» **Requirements**: Search the material and gather each line with "scene" in it.

» **Data block**:
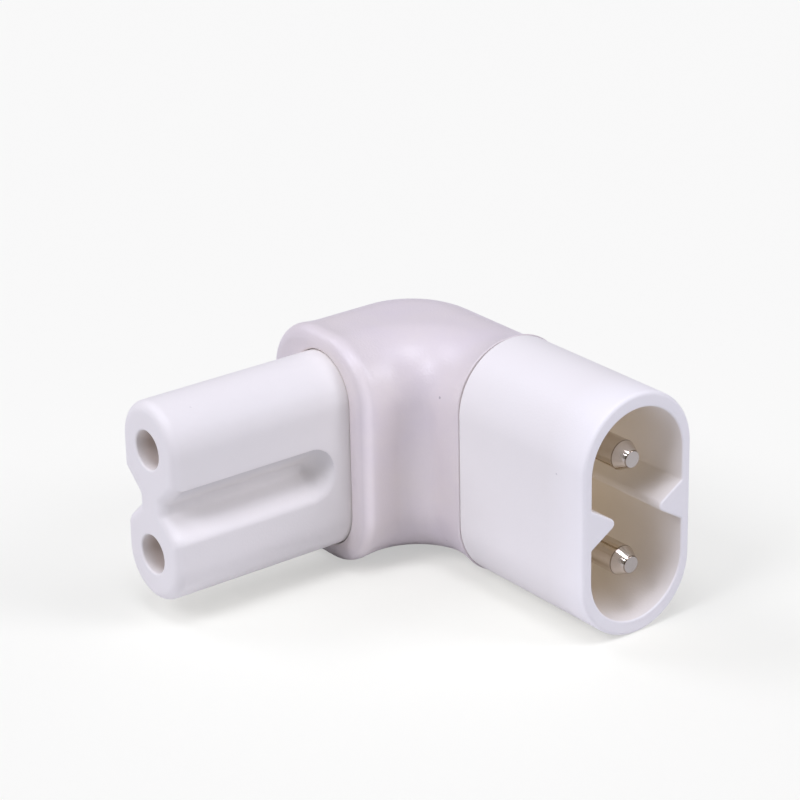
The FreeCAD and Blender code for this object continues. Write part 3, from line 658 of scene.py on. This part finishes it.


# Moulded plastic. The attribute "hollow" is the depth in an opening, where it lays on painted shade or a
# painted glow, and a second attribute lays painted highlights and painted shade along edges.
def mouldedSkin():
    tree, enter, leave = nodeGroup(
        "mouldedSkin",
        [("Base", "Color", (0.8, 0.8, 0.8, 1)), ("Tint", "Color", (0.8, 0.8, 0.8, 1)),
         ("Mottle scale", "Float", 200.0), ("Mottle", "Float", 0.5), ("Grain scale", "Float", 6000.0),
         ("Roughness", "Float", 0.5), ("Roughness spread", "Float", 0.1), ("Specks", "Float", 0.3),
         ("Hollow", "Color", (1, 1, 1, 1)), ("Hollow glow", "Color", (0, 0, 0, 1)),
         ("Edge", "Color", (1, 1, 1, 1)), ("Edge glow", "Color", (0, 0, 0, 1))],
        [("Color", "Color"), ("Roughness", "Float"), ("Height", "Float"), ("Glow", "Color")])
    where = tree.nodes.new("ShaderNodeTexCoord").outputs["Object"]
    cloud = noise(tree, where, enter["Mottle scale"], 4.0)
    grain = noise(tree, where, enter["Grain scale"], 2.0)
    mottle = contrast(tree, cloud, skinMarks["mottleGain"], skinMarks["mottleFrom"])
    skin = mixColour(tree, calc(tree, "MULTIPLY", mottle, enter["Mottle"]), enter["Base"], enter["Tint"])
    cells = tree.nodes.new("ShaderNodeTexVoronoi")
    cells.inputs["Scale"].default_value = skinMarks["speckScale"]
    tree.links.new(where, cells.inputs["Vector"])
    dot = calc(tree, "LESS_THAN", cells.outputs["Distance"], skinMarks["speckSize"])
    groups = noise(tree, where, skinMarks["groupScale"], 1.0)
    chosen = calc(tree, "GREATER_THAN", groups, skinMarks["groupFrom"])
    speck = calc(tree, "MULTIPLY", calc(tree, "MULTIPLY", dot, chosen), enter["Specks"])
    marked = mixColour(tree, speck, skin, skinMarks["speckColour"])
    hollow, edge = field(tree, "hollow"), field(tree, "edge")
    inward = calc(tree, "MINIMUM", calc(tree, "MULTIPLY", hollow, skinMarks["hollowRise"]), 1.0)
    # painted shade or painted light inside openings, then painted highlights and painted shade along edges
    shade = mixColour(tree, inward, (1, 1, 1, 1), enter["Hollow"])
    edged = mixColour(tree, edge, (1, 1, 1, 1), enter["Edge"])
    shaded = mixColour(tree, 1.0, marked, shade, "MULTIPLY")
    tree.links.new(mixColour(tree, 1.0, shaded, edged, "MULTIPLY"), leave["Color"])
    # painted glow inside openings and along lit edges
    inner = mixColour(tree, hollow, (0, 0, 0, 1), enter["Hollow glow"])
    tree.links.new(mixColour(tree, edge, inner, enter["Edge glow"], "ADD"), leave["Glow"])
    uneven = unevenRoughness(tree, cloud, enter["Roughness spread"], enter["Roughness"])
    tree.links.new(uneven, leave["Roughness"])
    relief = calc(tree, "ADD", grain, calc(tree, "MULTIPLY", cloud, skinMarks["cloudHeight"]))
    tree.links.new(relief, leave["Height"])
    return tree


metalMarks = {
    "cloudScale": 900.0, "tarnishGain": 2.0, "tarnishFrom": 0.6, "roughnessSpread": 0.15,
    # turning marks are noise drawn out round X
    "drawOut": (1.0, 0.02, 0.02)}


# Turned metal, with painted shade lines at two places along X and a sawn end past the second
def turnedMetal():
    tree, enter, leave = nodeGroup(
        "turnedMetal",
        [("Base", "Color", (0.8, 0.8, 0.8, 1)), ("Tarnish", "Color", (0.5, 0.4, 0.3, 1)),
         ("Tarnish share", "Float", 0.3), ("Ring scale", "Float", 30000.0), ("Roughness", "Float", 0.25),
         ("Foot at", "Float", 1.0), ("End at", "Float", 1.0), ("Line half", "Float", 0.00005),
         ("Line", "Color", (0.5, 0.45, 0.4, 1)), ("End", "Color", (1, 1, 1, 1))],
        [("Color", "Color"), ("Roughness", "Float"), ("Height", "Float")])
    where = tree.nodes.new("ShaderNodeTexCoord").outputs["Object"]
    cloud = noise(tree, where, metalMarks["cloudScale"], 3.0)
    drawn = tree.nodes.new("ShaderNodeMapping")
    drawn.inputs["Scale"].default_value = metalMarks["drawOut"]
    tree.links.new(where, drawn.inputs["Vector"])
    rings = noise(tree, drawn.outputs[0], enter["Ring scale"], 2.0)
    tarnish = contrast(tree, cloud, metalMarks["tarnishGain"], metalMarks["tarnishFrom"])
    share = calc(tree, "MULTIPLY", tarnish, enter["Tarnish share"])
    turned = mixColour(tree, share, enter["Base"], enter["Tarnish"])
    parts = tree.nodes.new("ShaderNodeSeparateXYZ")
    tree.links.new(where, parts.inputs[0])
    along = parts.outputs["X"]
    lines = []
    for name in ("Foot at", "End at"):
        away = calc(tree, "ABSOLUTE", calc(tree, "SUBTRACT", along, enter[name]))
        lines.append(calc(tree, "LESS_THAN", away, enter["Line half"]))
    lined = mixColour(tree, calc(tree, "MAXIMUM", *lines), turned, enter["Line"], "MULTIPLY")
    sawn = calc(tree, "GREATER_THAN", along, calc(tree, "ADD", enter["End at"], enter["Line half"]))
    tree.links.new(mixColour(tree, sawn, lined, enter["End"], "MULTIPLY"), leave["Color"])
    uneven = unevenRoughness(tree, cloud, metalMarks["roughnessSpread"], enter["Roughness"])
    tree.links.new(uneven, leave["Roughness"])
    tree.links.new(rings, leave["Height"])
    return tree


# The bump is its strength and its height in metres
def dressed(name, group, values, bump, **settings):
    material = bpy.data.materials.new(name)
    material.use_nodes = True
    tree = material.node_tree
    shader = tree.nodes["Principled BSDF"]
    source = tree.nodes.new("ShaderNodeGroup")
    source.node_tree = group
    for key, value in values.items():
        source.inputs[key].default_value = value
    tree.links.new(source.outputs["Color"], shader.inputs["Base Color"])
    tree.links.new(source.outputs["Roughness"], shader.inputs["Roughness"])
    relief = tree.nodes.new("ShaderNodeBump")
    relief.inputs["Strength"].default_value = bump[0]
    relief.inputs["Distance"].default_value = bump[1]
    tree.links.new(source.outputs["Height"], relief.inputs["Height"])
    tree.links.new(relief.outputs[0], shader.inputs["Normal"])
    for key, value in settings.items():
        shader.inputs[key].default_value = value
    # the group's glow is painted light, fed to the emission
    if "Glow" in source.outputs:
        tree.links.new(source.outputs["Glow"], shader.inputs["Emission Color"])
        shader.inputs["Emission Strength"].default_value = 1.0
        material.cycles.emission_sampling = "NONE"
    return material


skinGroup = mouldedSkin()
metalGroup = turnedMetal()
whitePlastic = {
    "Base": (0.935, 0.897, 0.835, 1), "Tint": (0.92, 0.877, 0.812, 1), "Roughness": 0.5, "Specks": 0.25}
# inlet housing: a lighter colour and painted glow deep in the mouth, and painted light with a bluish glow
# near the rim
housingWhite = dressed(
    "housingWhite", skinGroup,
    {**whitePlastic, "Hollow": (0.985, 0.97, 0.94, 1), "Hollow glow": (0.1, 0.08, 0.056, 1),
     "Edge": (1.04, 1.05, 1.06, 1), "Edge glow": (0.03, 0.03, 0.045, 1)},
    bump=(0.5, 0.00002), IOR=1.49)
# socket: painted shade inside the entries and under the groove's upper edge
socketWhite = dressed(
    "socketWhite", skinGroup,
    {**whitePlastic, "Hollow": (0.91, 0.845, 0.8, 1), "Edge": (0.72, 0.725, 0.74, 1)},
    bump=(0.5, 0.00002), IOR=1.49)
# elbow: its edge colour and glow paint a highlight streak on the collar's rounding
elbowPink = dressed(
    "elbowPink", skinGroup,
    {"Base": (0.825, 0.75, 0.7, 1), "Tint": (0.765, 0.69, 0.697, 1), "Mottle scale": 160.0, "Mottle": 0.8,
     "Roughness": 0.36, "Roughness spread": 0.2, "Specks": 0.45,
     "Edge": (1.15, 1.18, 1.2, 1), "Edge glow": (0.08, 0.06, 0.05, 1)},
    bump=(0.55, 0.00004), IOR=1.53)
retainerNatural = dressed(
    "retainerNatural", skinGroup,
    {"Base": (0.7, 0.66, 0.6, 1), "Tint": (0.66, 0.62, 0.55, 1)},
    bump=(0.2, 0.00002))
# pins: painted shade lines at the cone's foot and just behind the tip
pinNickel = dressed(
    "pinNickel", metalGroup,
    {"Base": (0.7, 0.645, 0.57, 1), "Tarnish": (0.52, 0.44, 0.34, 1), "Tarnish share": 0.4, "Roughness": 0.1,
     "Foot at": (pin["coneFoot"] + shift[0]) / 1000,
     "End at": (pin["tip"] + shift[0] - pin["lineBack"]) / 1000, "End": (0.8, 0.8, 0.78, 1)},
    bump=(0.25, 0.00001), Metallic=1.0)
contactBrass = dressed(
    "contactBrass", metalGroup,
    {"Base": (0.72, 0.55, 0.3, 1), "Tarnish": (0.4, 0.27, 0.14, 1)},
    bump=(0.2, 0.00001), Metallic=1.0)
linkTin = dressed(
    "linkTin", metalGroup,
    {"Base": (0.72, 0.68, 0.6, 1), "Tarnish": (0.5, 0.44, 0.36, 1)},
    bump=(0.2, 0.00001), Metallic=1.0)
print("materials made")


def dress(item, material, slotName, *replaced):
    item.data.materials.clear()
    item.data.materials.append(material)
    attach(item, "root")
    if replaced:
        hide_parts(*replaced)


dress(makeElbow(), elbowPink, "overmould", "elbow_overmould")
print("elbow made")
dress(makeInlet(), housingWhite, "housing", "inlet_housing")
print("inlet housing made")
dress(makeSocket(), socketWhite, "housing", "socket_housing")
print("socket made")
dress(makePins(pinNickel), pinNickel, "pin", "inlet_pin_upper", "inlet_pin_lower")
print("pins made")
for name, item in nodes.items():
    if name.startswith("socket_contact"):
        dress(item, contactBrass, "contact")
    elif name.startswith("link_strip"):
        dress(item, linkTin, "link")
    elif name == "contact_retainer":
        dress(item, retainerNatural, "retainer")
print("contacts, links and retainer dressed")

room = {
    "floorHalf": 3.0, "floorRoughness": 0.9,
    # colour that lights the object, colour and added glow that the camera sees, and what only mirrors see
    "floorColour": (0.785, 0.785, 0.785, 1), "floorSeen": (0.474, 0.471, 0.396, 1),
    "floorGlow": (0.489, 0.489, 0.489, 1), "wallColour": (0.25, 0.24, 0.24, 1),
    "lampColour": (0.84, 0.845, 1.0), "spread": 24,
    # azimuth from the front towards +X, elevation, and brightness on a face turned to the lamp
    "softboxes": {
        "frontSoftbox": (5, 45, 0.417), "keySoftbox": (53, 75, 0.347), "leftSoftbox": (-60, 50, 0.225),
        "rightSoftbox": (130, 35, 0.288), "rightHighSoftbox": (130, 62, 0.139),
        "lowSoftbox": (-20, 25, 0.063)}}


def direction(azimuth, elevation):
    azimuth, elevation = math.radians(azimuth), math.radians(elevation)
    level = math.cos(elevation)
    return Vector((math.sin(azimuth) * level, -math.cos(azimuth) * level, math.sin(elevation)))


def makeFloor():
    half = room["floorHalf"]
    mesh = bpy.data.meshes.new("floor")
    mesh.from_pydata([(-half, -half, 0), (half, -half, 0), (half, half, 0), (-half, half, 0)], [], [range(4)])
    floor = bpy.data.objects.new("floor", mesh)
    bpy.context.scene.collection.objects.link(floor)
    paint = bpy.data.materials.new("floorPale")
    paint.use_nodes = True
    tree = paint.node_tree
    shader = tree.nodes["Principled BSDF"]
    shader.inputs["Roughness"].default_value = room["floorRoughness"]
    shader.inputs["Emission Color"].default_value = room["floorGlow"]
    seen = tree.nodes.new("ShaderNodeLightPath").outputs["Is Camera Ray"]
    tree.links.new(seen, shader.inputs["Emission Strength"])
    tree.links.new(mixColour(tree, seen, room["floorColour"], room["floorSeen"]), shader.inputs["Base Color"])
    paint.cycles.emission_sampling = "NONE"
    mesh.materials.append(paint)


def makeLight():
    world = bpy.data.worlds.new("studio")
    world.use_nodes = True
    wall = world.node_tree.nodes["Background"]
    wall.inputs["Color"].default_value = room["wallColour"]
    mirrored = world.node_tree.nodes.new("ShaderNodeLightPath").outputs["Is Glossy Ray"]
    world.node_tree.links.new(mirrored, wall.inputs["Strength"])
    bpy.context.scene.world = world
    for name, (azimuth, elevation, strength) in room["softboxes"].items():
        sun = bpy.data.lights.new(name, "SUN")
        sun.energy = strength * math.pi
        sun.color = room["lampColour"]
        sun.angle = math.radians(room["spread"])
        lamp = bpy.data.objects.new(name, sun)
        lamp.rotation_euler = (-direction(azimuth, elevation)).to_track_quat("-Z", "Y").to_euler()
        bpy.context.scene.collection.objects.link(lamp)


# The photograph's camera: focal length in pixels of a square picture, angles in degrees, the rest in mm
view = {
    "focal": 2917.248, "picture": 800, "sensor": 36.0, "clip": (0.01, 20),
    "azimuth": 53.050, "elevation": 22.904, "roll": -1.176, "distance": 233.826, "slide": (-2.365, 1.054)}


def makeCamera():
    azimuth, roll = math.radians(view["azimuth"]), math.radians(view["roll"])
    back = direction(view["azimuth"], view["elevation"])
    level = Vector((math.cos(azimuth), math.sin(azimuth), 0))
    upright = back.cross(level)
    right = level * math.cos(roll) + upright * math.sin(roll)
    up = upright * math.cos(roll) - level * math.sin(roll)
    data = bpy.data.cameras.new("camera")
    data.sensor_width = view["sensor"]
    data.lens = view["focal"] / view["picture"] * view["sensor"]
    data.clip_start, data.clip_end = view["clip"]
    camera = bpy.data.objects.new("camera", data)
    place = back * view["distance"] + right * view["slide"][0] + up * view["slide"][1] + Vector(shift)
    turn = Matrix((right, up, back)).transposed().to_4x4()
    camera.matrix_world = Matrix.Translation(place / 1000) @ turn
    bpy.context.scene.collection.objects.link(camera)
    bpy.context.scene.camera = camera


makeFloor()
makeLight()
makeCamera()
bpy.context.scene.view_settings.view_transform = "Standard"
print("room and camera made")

» **Exercise result**:
The FreeCAD and Blender code for this object continues. Write part 3, from line 658 of scene.py on. This part finishes it.
    bpy.context.scene.collection.objects.link(floor)
    bpy.context.scene.world = world
        bpy.context.scene.collection.objects.link(lamp)
    bpy.context.scene.collection.objects.link(camera)
    bpy.context.scene.camera = camera
bpy.context.scene.view_settings.view_transform = "Standard"